== TASK TO COMPLETE ==
Copy out each line below exactly as it appears.

== EXCERPTED DATA ==
....
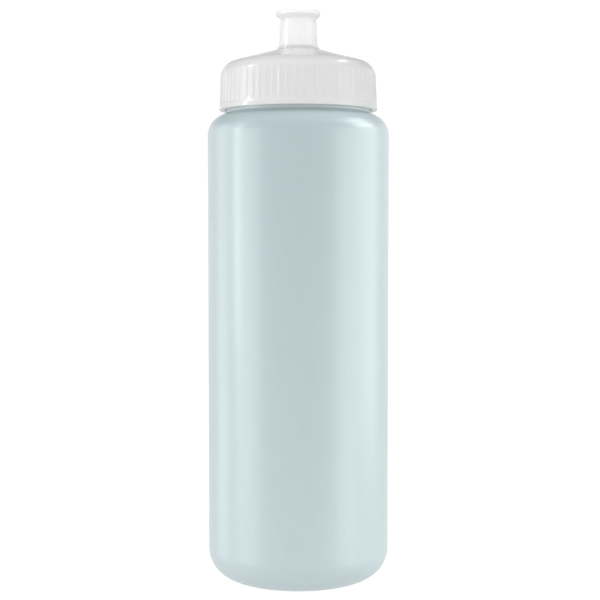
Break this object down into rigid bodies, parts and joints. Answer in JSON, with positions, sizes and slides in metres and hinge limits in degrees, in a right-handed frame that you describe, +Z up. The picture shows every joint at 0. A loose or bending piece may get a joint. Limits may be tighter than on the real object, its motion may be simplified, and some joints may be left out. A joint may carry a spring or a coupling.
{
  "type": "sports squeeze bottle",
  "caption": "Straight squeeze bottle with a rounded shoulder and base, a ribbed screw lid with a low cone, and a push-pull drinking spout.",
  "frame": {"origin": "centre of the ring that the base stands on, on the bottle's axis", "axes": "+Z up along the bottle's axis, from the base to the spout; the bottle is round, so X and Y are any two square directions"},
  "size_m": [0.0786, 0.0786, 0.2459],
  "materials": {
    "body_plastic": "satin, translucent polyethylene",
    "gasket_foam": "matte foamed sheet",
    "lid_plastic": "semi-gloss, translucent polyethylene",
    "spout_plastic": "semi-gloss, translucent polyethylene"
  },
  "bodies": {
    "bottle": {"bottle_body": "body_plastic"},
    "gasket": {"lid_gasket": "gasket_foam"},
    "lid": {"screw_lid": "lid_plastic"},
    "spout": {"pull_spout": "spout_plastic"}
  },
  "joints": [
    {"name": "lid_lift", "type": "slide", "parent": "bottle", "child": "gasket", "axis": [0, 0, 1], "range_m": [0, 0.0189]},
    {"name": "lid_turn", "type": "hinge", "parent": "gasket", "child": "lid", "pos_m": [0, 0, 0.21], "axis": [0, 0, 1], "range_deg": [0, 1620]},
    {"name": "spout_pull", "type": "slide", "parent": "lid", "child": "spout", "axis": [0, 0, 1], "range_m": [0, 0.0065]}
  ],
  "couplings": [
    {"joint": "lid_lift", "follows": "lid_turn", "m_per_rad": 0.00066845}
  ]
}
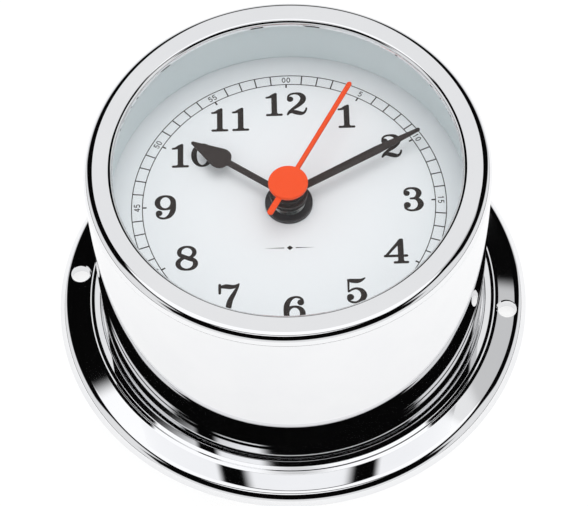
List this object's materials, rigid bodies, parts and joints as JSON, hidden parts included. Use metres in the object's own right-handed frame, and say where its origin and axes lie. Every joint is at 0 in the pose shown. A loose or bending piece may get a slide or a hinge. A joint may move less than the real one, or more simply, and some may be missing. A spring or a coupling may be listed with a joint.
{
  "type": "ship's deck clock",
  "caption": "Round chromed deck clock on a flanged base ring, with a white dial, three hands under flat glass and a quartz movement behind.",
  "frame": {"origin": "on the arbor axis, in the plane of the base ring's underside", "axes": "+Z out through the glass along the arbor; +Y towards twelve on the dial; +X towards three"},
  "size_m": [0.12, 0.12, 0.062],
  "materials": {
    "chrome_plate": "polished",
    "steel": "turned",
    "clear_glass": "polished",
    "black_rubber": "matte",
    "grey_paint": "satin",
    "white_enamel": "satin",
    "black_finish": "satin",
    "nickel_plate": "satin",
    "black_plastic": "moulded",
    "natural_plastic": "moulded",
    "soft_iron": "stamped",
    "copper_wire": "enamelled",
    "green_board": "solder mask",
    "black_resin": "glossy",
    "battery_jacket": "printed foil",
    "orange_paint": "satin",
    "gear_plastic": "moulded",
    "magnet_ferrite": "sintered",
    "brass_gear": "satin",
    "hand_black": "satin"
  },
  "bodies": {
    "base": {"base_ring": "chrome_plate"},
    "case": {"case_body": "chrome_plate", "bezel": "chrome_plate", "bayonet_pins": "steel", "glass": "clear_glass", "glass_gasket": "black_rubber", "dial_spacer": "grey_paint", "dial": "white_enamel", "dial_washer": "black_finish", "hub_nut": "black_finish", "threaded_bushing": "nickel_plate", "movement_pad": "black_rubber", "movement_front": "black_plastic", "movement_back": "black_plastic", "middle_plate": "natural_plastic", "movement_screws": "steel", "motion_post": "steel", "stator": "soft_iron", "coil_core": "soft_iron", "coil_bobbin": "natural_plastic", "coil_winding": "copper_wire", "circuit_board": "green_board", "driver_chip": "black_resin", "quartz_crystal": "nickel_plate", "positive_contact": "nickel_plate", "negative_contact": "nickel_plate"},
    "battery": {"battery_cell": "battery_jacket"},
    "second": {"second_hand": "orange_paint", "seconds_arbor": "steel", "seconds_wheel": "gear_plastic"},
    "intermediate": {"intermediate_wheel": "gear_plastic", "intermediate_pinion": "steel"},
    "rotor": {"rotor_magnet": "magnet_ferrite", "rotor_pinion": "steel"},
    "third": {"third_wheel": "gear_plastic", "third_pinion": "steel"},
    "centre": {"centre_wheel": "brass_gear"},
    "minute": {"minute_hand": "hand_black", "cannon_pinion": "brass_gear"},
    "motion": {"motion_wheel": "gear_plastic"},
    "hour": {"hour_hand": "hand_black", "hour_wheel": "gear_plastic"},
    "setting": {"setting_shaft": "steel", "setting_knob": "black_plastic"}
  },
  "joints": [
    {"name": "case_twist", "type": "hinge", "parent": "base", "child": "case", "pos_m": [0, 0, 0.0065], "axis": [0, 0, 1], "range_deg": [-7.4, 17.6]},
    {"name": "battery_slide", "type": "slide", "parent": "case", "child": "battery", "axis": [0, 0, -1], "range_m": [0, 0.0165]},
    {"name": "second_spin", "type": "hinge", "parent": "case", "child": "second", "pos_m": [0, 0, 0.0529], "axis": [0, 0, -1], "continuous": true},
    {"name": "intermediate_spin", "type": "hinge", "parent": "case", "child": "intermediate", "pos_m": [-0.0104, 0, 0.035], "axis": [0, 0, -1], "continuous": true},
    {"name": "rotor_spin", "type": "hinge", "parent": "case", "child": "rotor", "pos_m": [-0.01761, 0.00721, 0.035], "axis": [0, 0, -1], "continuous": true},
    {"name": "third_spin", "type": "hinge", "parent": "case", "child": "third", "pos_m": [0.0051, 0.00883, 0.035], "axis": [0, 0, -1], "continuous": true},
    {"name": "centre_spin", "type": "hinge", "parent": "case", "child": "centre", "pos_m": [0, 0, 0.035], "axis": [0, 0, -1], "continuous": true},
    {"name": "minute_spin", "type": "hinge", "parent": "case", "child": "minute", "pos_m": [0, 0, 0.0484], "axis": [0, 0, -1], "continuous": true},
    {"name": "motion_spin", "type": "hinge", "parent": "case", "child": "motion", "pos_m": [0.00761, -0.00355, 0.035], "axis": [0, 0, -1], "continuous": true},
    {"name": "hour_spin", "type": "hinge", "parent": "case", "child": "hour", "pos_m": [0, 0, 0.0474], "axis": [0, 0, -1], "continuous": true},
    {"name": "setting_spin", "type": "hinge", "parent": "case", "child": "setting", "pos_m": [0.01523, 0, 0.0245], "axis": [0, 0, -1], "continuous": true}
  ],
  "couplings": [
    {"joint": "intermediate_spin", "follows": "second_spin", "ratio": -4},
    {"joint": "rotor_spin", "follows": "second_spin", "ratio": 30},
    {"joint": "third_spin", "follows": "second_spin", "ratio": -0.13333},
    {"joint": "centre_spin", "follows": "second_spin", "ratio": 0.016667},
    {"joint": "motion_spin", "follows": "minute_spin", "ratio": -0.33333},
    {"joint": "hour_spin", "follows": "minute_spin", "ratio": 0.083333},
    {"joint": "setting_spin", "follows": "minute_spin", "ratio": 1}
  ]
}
....
== WORKED SOLUTION ==
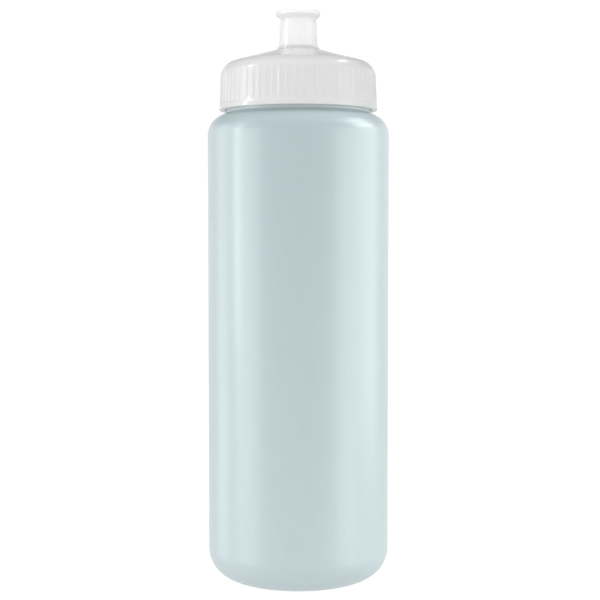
Break this object down into rigid bodies, parts and joints. Answer in JSON, with positions, sizes and slides in metres and hinge limits in degrees, in a right-handed frame that you describe, +Z up. The picture shows every joint at 0. A loose or bending piece may get a joint. Limits may be tighter than on the real object, its motion may be simplified, and some joints may be left out. A joint may carry a spring or a coupling.
{
  "type": "sports squeeze bottle",
  "caption": "Straight squeeze bottle with a rounded shoulder and base, a ribbed screw lid with a low cone, and a push-pull drinking spout.",
  "frame": {"origin": "centre of the ring that the base stands on, on the bottle's axis", "axes": "+Z up along the bottle's axis, from the base to the spout; the bottle is round, so X and Y are any two square directions"},
  "size_m": [0.0786, 0.0786, 0.2459],
  "materials": {
    "body_plastic": "satin, translucent polyethylene",
    "gasket_foam": "matte foamed sheet",
    "lid_plastic": "semi-gloss, translucent polyethylene",
    "spout_plastic": "semi-gloss, translucent polyethylene"
  },
  "bodies": {
    "bottle": {"bottle_body": "body_plastic"},
    "gasket": {"lid_gasket": "gasket_foam"},
    "lid": {"screw_lid": "lid_plastic"},
    "spout": {"pull_spout": "spout_plastic"}
  },
  "joints": [
    {"name": "lid_lift", "type": "slide", "parent": "bottle", "child": "gasket", "axis": [0, 0, 1], "range_m": [0, 0.0189]},
    {"name": "lid_turn", "type": "hinge", "parent": "gasket", "child": "lid", "pos_m": [0, 0, 0.21], "axis": [0, 0, 1], "range_deg": [0, 1620]},
    {"name": "spout_pull", "type": "slide", "parent": "lid", "child": "spout", "axis": [0, 0, 1], "range_m": [0, 0.0065]}
  ],
  "couplings": [
    {"joint": "lid_lift", "follows": "lid_turn", "m_per_rad": 0.00066845}
  ]
}
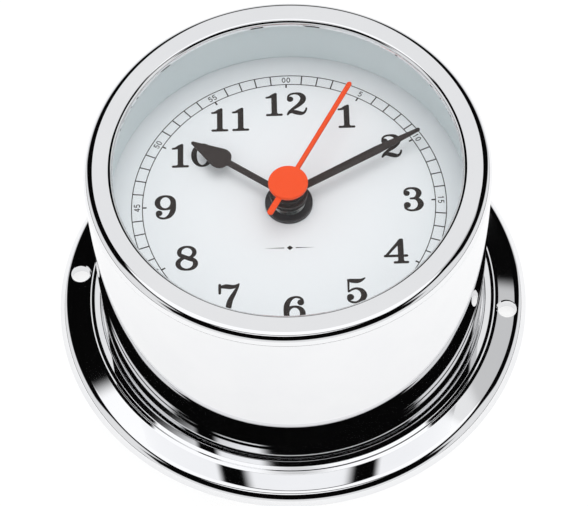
List this object's materials, rigid bodies, parts and joints as JSON, hidden parts included. Use metres in the object's own right-handed frame, and say where its origin and axes lie. Every joint is at 0 in the pose shown. A loose or bending piece may get a slide or a hinge. A joint may move less than the real one, or more simply, and some may be missing. A spring or a coupling may be listed with a joint.
{
  "type": "ship's deck clock",
  "caption": "Round chromed deck clock on a flanged base ring, with a white dial, three hands under flat glass and a quartz movement behind.",
  "frame": {"origin": "on the arbor axis, in the plane of the base ring's underside", "axes": "+Z out through the glass along the arbor; +Y towards twelve on the dial; +X towards three"},
  "size_m": [0.12, 0.12, 0.062],
  "materials": {
    "chrome_plate": "polished",
    "steel": "turned",
    "clear_glass": "polished",
    "black_rubber": "matte",
    "grey_paint": "satin",
    "white_enamel": "satin",
    "black_finish": "satin",
    "nickel_plate": "satin",
    "black_plastic": "moulded",
    "natural_plastic": "moulded",
    "soft_iron": "stamped",
    "copper_wire": "enamelled",
    "green_board": "solder mask",
    "black_resin": "glossy",
    "battery_jacket": "printed foil",
    "orange_paint": "satin",
    "gear_plastic": "moulded",
    "magnet_ferrite": "sintered",
    "brass_gear": "satin",
    "hand_black": "satin"
  },
  "bodies": {
    "base": {"base_ring": "chrome_plate"},
    "case": {"case_body": "chrome_plate", "bezel": "chrome_plate", "bayonet_pins": "steel", "glass": "clear_glass", "glass_gasket": "black_rubber", "dial_spacer": "grey_paint", "dial": "white_enamel", "dial_washer": "black_finish", "hub_nut": "black_finish", "threaded_bushing": "nickel_plate", "movement_pad": "black_rubber", "movement_front": "black_plastic", "movement_back": "black_plastic", "middle_plate": "natural_plastic", "movement_screws": "steel", "motion_post": "steel", "stator": "soft_iron", "coil_core": "soft_iron", "coil_bobbin": "natural_plastic", "coil_winding": "copper_wire", "circuit_board": "green_board", "driver_chip": "black_resin", "quartz_crystal": "nickel_plate", "positive_contact": "nickel_plate", "negative_contact": "nickel_plate"},
    "battery": {"battery_cell": "battery_jacket"},
    "second": {"second_hand": "orange_paint", "seconds_arbor": "steel", "seconds_wheel": "gear_plastic"},
    "intermediate": {"intermediate_wheel": "gear_plastic", "intermediate_pinion": "steel"},
    "rotor": {"rotor_magnet": "magnet_ferrite", "rotor_pinion": "steel"},
    "third": {"third_wheel": "gear_plastic", "third_pinion": "steel"},
    "centre": {"centre_wheel": "brass_gear"},
    "minute": {"minute_hand": "hand_black", "cannon_pinion": "brass_gear"},
    "motion": {"motion_wheel": "gear_plastic"},
    "hour": {"hour_hand": "hand_black", "hour_wheel": "gear_plastic"},
    "setting": {"setting_shaft": "steel", "setting_knob": "black_plastic"}
  },
  "joints": [
    {"name": "case_twist", "type": "hinge", "parent": "base", "child": "case", "pos_m": [0, 0, 0.0065], "axis": [0, 0, 1], "range_deg": [-7.4, 17.6]},
    {"name": "battery_slide", "type": "slide", "parent": "case", "child": "battery", "axis": [0, 0, -1], "range_m": [0, 0.0165]},
    {"name": "second_spin", "type": "hinge", "parent": "case", "child": "second", "pos_m": [0, 0, 0.0529], "axis": [0, 0, -1], "continuous": true},
    {"name": "intermediate_spin", "type": "hinge", "parent": "case", "child": "intermediate", "pos_m": [-0.0104, 0, 0.035], "axis": [0, 0, -1], "continuous": true},
    {"name": "rotor_spin", "type": "hinge", "parent": "case", "child": "rotor", "pos_m": [-0.01761, 0.00721, 0.035], "axis": [0, 0, -1], "continuous": true},
    {"name": "third_spin", "type": "hinge", "parent": "case", "child": "third", "pos_m": [0.0051, 0.00883, 0.035], "axis": [0, 0, -1], "continuous": true},
    {"name": "centre_spin", "type": "hinge", "parent": "case", "child": "centre", "pos_m": [0, 0, 0.035], "axis": [0, 0, -1], "continuous": true},
    {"name": "minute_spin", "type": "hinge", "parent": "case", "child": "minute", "pos_m": [0, 0, 0.0484], "axis": [0, 0, -1], "continuous": true},
    {"name": "motion_spin", "type": "hinge", "parent": "case", "child": "motion", "pos_m": [0.00761, -0.00355, 0.035], "axis": [0, 0, -1], "continuous": true},
    {"name": "hour_spin", "type": "hinge", "parent": "case", "child": "hour", "pos_m": [0, 0, 0.0474], "axis": [0, 0, -1], "continuous": true},
    {"name": "setting_spin", "type": "hinge", "parent": "case", "child": "setting", "pos_m": [0.01523, 0, 0.0245], "axis": [0, 0, -1], "continuous": true}
  ],
  "couplings": [
    {"joint": "intermediate_spin", "follows": "second_spin", "ratio": -4},
    {"joint": "rotor_spin", "follows": "second_spin", "ratio": 30},
    {"joint": "third_spin", "follows": "second_spin", "ratio": -0.13333},
    {"joint": "centre_spin", "follows": "second_spin", "ratio": 0.016667},
    {"joint": "motion_spin", "follows": "minute_spin", "ratio": -0.33333},
    {"joint": "hour_spin", "follows": "minute_spin", "ratio": 0.083333},
    {"joint": "setting_spin", "follows": "minute_spin", "ratio": 1}
  ]
}